# Aim
Filter this material down to the lines that hold "from", copying each one.

# Data shown
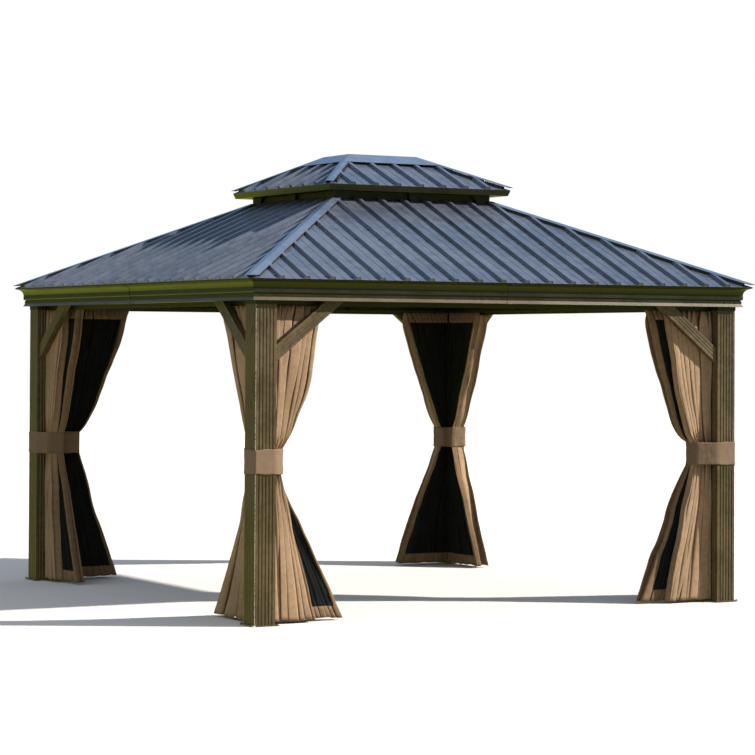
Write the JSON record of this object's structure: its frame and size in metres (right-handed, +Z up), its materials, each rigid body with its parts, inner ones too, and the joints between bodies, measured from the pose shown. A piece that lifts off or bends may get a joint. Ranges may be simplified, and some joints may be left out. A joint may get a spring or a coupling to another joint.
{
  "type": "gazebo",
  "caption": "Open square garden gazebo with a two-tier ribbed metal hip roof, reeded corner posts, moulded edge beams, knee braces, and tied-back curtains with insect netting.",
  "frame": {"origin": "middle of the plan on the floor, under the centre of the roof", "axes": "+Z up, -Y the front side, +X to the right seen from the front"},
  "size_m": [3.7562, 3.7562, 2.981],
  "materials": {
    "frame_metal": "satin powder coat, dark bronze brown",
    "roof_steel": "low-gloss coil coat, blue-grey",
    "curtain_cloth": "woven polyester, khaki",
    "net_cloth": "fine open net, black",
    "rail_metal": "dull dark coat"
  },
  "bodies": {
    "root": {"base_plates": "frame_metal", "beam_back": "frame_metal", "beam_corners": "frame_metal", "beam_front": "frame_metal", "beam_left": "frame_metal", "beam_right": "frame_metal", "beam_splices": "frame_metal", "common_rafters": "frame_metal", "curtain_back_left": "curtain_cloth", "curtain_back_right": "curtain_cloth", "curtain_front_left": "curtain_cloth", "curtain_front_right": "curtain_cloth", "curtain_left_back": "curtain_cloth", "curtain_left_front": "curtain_cloth", "curtain_rails": "rail_metal", "curtain_right_back": "curtain_cloth", "curtain_right_front": "curtain_cloth", "hip_rafters": "frame_metal", "jack_rafters": "frame_metal", "knee_braces_back": "frame_metal", "knee_braces_front": "frame_metal", "knee_braces_left": "frame_metal", "knee_braces_right": "frame_metal", "lower_hip_caps": "roof_steel", "lower_roof_back": "roof_steel", "lower_roof_front": "roof_steel", "lower_roof_left": "roof_steel", "lower_roof_right": "roof_steel", "nets_back": "net_cloth", "nets_front": "net_cloth", "nets_left": "net_cloth", "nets_right": "net_cloth", "peak_cap": "roof_steel", "peak_frame": "frame_metal", "post_back_left": "frame_metal", "post_back_right": "frame_metal", "post_collars": "frame_metal", "post_front_left": "frame_metal", "post_front_right": "frame_metal", "tie_bands": "curtain_cloth", "upper_fascia": "frame_metal", "upper_hip_caps": "roof_steel", "upper_rafters": "frame_metal", "upper_ring": "frame_metal", "upper_roof_back": "roof_steel", "upper_roof_front": "roof_steel", "upper_roof_left": "roof_steel", "upper_roof_right": "roof_steel", "vent_corner_brackets": "frame_metal", "vent_mid_brackets": "frame_metal", "vent_ring": "frame_metal"}
  },
  "joints": []
}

# Result of the exercise
Write the JSON record of this object's structure: its frame and size in metres (right-handed, +Z up), its materials, each rigid body with its parts, inner ones too, and the joints between bodies, measured from the pose shown. A piece that lifts off or bends may get a joint. Ranges may be simplified, and some joints may be left out. A joint may get a spring or a coupling to another joint.
  "frame": {"origin": "middle of the plan on the floor, under the centre of the roof", "axes": "+Z up, -Y the front side, +X to the right seen from the front"},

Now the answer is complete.